A robotic system created by a team from Johns Hopkins University won the top prize in an international robotics challenge focused on developing solutions for the COVID-19 health crisis and future global pandemics.
“Telerobotics for Remote Control of Medical Equipment in Contagious Environments” won the Best Innovation Award at the inaugural Medical Robotics for Contagious Diseases Challenge 2020.
The challenge – run as part of the EPSRC UK Robotics & Autonomous Systems (UK-RAS) Network’s annual UK Robotics Week celebrations – attracted 21 entries from 13 countries.
The three winners in each category (Application, Innovation, and Design) were unveiled at a virtual award ceremony held February 4, with each winning team receiving prize money of £5000 donated by The Wellcome Trust and Intuitive Surgical.
Treating COVID-19 patients requires hospital personnel to don and doff protective gear every time they enter and leave rooms, even for minor adjustments to machines. The process burns through limited supplies of personal protective equipment. It also wastes valuable time and personnel as the procedure requires an additional person to assist with the changing of gowns, gloves, masks, and other gear.
The winning project is a robotic system that will give medical staff the ability to remotely operate ventilators and other bedside machines from outside intensive care rooms of patients with infectious diseases like COVID-19. If deployed, their invention will help hospitals preserve protective gear, limit staff exposure to COVID-19, and provide more time for clinical work.
The project involved expertise across multiple disciplines—computer science, mechanical engineering, respiratory therapy—spread among faculty, students, and staff from the University of Maryland, Johns Hopkins Medicine, and Johns Hopkins University’s Laboratory for Computational Sensing & Robotics (LCSR) in the Whiting School.

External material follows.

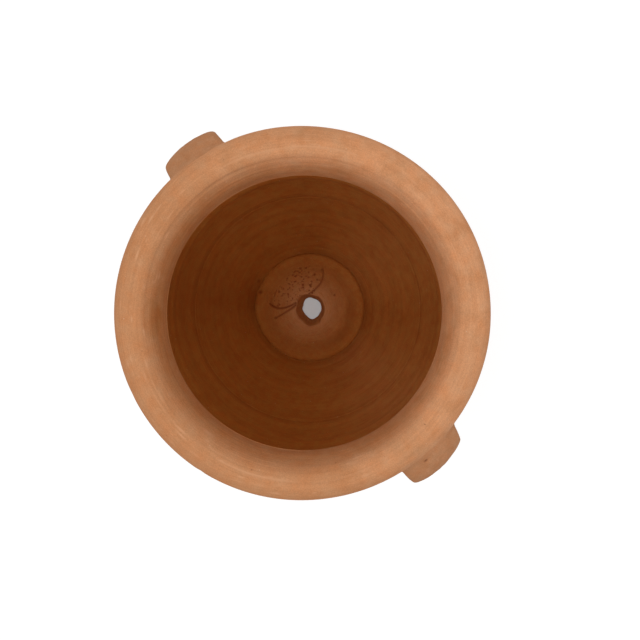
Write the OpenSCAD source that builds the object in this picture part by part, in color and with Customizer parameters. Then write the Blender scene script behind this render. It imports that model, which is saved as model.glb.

LCSR research scientist Balázs P. Vágvölgyi and University of Maryland computer science graduate student Misha Khrenov built the working prototype with assistance from engineers Axel Krieger, Russell Taylor, Peter Kazanzides, and Anton Deguet.
“Currently available ventilators were not designed for remote control, and it may take several years before new ventilators are updated with this feature. The advantage of this simple, low cost telerobotic system is that can work with existing ventilators and be rapidly deployed in a crisis,” Vágvölgyi said during the team’s acceptance speech.
The team says the system is moving toward controlled clinical studies in the near future.